As the economy was being opened up, a number of corporate houses were going through their own churn, and having to redefine their corporate strategies. It was a time of great hope as well as of great despair for many big businessmen. Our first cover story posed the question: Will the 1990s belong to the Tatas? The group was seen as having missed much of the action in the 1980s, and the question was particularly pertinent. As it turned out, while the Tatas did okay in that particular decade, the next one was really the time when Ratan Tata expanded the group overseas dramatically to become one of the country's truly globally-focused groups.

                      Meanwhile, another of our covers flagged the problems Vijay Mallya was facing, and asked the question: Is Vijay Mallya Broke? He was in a tight spot and selling assets, but he pulled through that time, though he made some of the same mistakes two decades later, which is why he has lost most of his empire now.

The 1990s were also a time of great churn in management theory, and globally all big corporations were embracing new management movements, from TQM to re-engineering. These, along with economic reforms at home, completely changed the environment for Indian business houses.

Business Today was the first magazine to start reporting on the new management revolutions, and we had an entire section focused on new management trends. We also started our BT500, a listing of India's biggest listed companies by market capitalisation.

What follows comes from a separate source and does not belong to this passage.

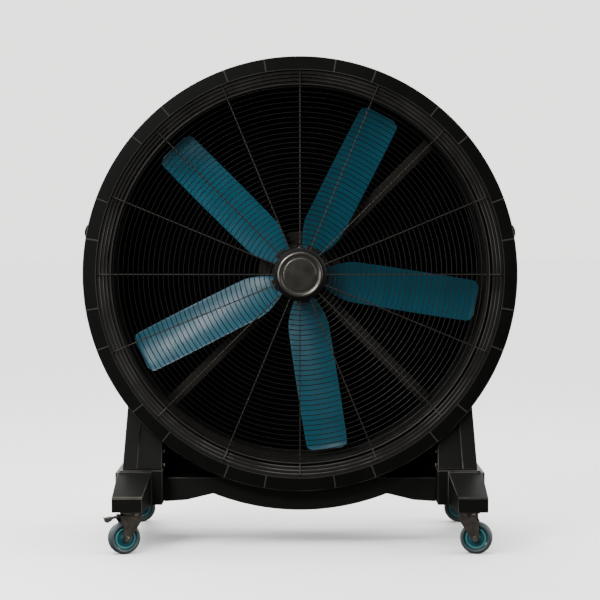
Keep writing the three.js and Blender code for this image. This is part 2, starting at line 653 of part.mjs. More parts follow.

As a magazine, Business Today pioneered many new surveys, to identify the best in class in different areas. In 1994, long before banking became such a hot area of business coverage, we had kicked off the Best Banks Survey. In 2007, we were the first publication to start a special issue focused on India's Coolest Start-ups, an annual survey that has become the most important survey of entrepreneurs and start-ups in the country.

We started the annual ranking of the Best Companies to Work For in 2001, the yearly ranking of Best B-schools in 2003, and a ranking of India's best small and medium companies in 2009.

We were also among the first to start the business confidence survey in the year 2011.

When Business Today published its first issue, India was the world's 15th biggest economy with a GDP of $293 billion at current prices. Today, as I write this letter, it is the world's seventh biggest economy with a size of $2.2 trillion. It is expected to become the third-largest economy in the world by 2025. A combination of market size, young workforce, and slowdown in major developed markets are all propelling India to the forefront of international economic growth. Today, I firmly believe that India is poised at the cusp of unstoppable dramatic growth if the government goes ahead with the much needed second stage of economic reforms.

Over the past 24 years, Business Today has chronicled both the best times and the worst times of the Indian economy and the corporate sector. We have profiled Indian businessmen who have risen to run global business entities, and also those who have crashed and burnt and lost their empires after a series of missteps. We have chronicled the boom years of the global economy, the rise of the first dotcoms, the subsequent crash of 2001/02, and the global economic boom that followed in the first decade of the new millennium, before the crash induced by the Lehman Brothers crisis.

But as we enter our 25th year of publication, the time has come to see what we need to do in the next 25 years to become a global superpower, not just in terms of our economic size, but in every area. And for that, we invited some of the foremost experts in India and abroad to write about what the country needs to do in specific areas to take its rightful place in the global power league.